On the other hand, Japan and Europe had both implemented quantitative easing policies to weaken their currencies and boost their economies, something Lo said was likely to continue.
"Only the Chinese yuan and Swiss franc will remain strong currencies along with the US dollar in the second half," he said.
Desnos said currency volatility would badly affect many trading companies if they were not well prepared for such fluctuations.
"This would affect their ability to pay their bills on time and could lead to delays or defaults," he said.
Euler Hermes, the world's largest credit insurer, provides insurance to cover companies for the risk of payment defaults or delays from buyers.
Desnos said many multinationals and medium-sized companies had increased their credit insurance cover recently, partly due to worries about the knock-on effects of currency risks.
"It is true that a weak euro or weak yen help boost European and Japanese exports but such benefits may take time to happen," he said. "The weak currencies only become positive news for the credit markets when they could create jobs and economic value.
"The negative impact of a weak currency, however, would come quicker as that would affect import material prices, while some companies which have not hedged their risks might be caught by surprise, affecting their cash flow."
China, a key exporter, would be among those affected by movements in other currencies and the internationalisation of the yuan would add to such uncertainty.
Figures from Swift, an interbank messaging network provider through which the majority of international banks and corporations settle trades and investments, showed the yuan was the fifth most active currency for global payments in March, accounting for 2.03 per cent of payments worldwide.
"The efforts to loosen the grip on the yuan have increased volatility," Desnos said, pointing out that the intraday trading band for the yuan was now up or down 2 per cent from the mid-price set by the People's Bank of China, three times the range in 2007.
"The risk-management toolbox is still limited and the effect of a change in currency is high for companies that specialise in low or middle-range products.

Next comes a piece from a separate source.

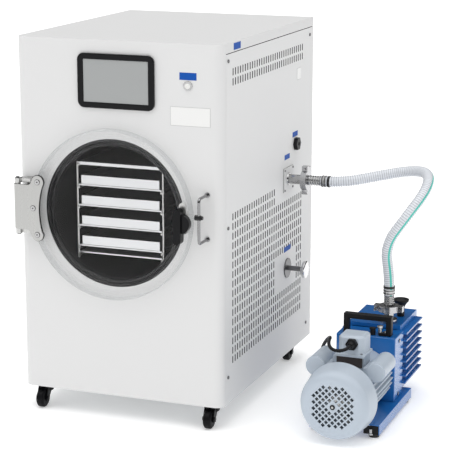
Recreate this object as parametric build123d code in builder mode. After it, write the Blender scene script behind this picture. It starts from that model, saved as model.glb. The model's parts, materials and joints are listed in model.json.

"It will take time before Chinese companies can become accustomed to and handle this risk but this represents an opportunity for education and development of best-in-class hedging financial products and services."
He said other exporters needed to pay attention to Russian and Chinese companies because of high risks of default or delayed payment.
"Russian companies are suffering from the low oil price and the increase in import prices due to the weak currency," he said.
Euler Hermes' baseline scenario sees claims continuing to rise, with Russian insolvencies forecast to increase by 30 per cent this year.
"[This is] a worst-case scenario, with 25 per cent probability, which could be triggered by an escalation of sanctions or full-fledged capital controls or oil prices below US$50 per barrel for a sustained period," Desnos said. "This would trigger an economic collapse, with real GDP contracting by up to 15 per cent [this year] and insolvencies rising by up to 80 per cent.
"We expect currency volatility to continue and the rouble to weaken again somewhat during the remainder of [this year]."
For China, the concern was economic growth weakening to 7 per cent this year while many companies had been hit hard by the government's anti-corruption drive.
"China is looking positive for the longer term, but for the short term the country is in the process of rebalancing, which will affect certain companies' ability to repay their bills," Desnos said.
"Asian countries, including China, face increased challenges in weaving new trade routes with the rest of the world as non-payment by companies' foreign clients continues to rise."
On top of solvency issues, Desnos said there were several other factors which made it hard for Chinese companies to get paid.
First, the financial information on clients was often limited, which increased the risks of non-payment. When Asian companies tried to chase overseas buyers to pay, the foreign languages and different legal systems involved made it difficult for them to chase their money.
"Foreign companies are often at a disadvantage against local partners within the judicial system," Desnos said. "In practice, most companies have little chance of debt recovery once liquidation procedures start."
The strengthening of the Swiss franc had hurt Switzerland's exports to the euro zone, which made up 45 per cent of the country's export market.
"Several export-focused sectors face deteriorating prospects," Desnos said. "This is notably the case for automotive suppliers, machinery and equipment manufacturers that have factories in Switzerland.
"Further, the textile industry will need to make additional efforts in terms of creativity and innovation in order to maintain market share.
"Finally, retailers located in the border regions of Switzerland are likely to be forced to cut their prices to remain competitive."